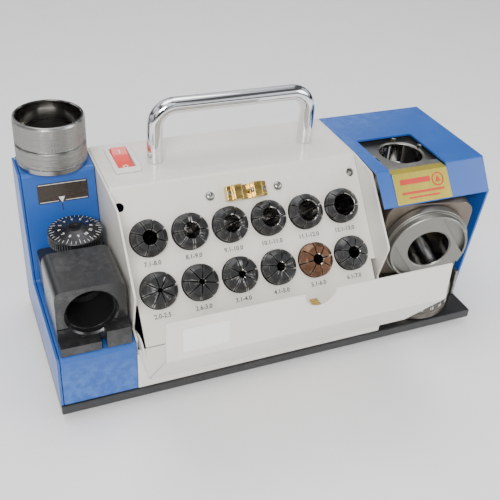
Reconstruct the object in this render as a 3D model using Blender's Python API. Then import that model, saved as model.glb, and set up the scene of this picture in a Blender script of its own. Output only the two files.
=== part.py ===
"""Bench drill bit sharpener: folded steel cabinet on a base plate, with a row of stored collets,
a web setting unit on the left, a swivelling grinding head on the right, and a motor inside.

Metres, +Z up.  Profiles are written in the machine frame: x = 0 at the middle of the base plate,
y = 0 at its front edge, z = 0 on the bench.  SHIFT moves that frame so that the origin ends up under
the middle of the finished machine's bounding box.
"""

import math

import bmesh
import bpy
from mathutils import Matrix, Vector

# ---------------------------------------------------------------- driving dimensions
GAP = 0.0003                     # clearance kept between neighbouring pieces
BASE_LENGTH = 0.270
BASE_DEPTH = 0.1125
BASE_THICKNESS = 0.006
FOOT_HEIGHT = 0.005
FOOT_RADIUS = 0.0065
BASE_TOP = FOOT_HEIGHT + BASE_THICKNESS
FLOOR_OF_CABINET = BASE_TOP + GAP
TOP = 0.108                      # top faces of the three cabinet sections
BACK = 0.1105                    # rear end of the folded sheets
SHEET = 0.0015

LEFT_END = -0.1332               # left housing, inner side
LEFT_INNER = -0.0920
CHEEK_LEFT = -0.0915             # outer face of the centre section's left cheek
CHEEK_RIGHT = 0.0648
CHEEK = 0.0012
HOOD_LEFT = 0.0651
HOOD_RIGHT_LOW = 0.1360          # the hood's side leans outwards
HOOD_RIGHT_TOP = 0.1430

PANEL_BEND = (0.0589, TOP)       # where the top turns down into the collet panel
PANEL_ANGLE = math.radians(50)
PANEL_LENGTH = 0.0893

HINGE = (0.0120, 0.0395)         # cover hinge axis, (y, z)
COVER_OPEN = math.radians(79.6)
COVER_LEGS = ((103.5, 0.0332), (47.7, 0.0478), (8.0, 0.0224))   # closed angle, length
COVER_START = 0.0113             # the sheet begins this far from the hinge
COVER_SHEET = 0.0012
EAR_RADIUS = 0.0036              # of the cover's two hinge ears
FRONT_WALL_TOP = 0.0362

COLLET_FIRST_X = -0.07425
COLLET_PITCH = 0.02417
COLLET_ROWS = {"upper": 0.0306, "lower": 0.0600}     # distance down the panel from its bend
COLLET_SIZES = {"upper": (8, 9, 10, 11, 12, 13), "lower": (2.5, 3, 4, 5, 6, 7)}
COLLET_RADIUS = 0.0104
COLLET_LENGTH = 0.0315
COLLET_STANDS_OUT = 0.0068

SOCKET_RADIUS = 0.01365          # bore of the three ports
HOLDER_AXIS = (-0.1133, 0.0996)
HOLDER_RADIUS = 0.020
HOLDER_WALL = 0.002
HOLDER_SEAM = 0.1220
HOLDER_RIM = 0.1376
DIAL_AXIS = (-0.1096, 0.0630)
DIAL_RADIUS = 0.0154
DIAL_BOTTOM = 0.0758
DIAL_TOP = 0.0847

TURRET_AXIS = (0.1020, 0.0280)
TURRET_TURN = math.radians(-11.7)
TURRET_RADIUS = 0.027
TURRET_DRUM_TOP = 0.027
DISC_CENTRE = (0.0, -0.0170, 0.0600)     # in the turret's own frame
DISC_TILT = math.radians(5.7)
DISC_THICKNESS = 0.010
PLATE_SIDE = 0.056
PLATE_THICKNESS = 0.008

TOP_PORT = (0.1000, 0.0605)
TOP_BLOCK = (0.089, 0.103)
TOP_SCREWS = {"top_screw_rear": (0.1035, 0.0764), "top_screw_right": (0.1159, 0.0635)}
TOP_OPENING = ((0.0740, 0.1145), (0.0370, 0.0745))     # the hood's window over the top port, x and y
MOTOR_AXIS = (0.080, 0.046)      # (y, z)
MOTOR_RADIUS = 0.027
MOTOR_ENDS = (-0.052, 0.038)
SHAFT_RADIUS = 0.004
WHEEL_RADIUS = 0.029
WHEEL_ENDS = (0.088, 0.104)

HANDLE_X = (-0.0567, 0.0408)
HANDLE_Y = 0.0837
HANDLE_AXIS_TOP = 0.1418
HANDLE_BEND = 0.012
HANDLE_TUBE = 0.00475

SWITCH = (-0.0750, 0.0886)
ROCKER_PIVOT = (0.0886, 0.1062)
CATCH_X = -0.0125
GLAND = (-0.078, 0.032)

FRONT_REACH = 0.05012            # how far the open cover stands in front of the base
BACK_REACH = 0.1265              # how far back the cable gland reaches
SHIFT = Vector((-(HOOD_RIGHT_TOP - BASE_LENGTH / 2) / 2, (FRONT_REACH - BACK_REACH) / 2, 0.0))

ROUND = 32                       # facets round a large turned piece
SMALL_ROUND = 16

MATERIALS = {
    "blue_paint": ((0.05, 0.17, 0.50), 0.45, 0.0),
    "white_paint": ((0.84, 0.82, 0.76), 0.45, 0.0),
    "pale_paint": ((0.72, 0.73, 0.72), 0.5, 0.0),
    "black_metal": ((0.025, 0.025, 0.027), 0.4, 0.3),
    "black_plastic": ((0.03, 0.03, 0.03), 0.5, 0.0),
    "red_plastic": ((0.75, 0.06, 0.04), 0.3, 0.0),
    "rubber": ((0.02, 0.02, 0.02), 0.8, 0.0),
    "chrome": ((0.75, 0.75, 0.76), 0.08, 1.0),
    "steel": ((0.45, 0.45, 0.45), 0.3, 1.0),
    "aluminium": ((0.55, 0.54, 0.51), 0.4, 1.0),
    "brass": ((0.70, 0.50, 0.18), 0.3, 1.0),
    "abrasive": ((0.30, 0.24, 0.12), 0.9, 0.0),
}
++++
Work required —
Print the listing above from its first line through the line with "from mathutils import Matrix, Vector", and stop there.

Result below —
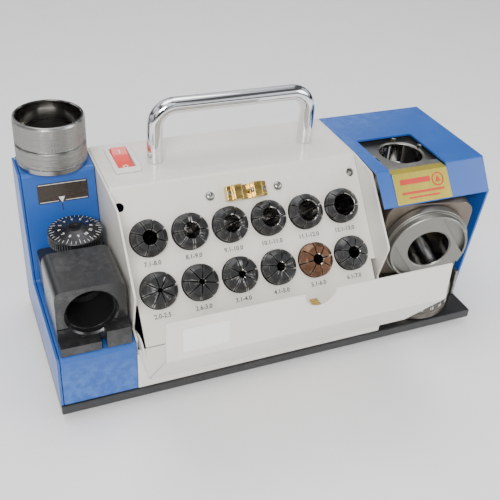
Reconstruct the object in this render as a 3D model using Blender's Python API. Then import that model, saved as model.glb, and set up the scene of this picture in a Blender script of its own. Output only the two files.
=== part.py ===
"""Bench drill bit sharpener: folded steel cabinet on a base plate, with a row of stored collets,
a web setting unit on the left, a swivelling grinding head on the right, and a motor inside.

Metres, +Z up.  Profiles are written in the machine frame: x = 0 at the middle of the base plate,
y = 0 at its front edge, z = 0 on the bench.  SHIFT moves that frame so that the origin ends up under
the middle of the finished machine's bounding box.
"""

import math

import bmesh
import bpy
from mathutils import Matrix, Vector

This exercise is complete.